Time： 1:00pm Sept 22nd 2014
Address： Rm 102, East wing of Old Chemistry Building, Peking Unversity
Chair： Prof. Ping Wei, Center for Quantitative Biology
The integration of genetic, biochemical, and engineering techniques with vast amount of sequencing data have enabled us to decode the genetic information of different biological systems with unprecedented resolution. However, this process has been limited by the lack of powerful and precise tools to control biological systems at genome-scale, especially in eukaryotes. Genome engineering technology enables the targeted modification and modulation of genome sequences, with wide applications in basic research and medicine. One of the most exciting recent advances in this field is the development of RNA-guided designer nuclease based on Type II clustered regularly interspaced short palindromic repeats (CRISPR)-Cas9 system. We and many other groups have previously shown the effectiveness, robustness, and scalability of this technology in editing mammalian genomes in vitro. Beyond these studies, further improvement of its efficiency and specificity, and the in vivo delivery of this system in animal models are key steps towards further applications of the CRISPR-Cas9 system.

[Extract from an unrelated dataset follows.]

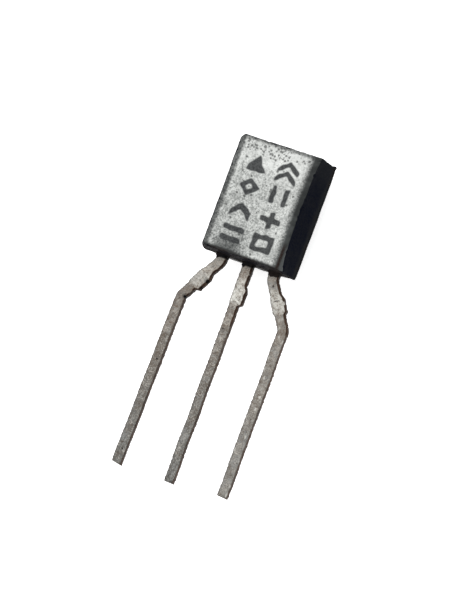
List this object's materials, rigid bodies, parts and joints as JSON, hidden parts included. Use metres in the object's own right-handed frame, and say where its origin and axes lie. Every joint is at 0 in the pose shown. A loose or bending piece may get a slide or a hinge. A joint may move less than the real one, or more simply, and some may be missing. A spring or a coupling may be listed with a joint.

Here we present our recent progress on the improvement of the CRISPR-Cas9 technology, particularly in vivo editing of target genomic loci in adult animals using a novel CRISPR-Cas9 system delivered by adeno-associated virus (AAV). We developed this new orthologous Cas9 to allow the inclusion of all required components of CRISPR-Cas9 system in a single AAV vector. To demonstrate the functionality of our design and establish its therapeutic potential, we chose to use this system to edit genes in mouse liver whose homologous human versions are associated with metabolic diseases. We also characterized its efficiency and specificity compared with the widely used S. pyogenes Cas9 system. Our results exhibit the expandability of the CRISPR-Cas9 tools, the benefit of developing orthologous Cas9 system, and the applicability of CRISPR-Cas9 system for in vivo genome engineering.
Overall, RNA-guided genome engineering systems will lead to transformative paradigms in basic research, industrial-scale bioengineering, disease modeling, and gene therapy. It will greatly enhance our ability to translate biomedical research into clinical application, enabling breakthroughs in the study and treatment of many refractory human genetic disorders, such as metabolic diseases, cancer, and neuropsychiatric diseases.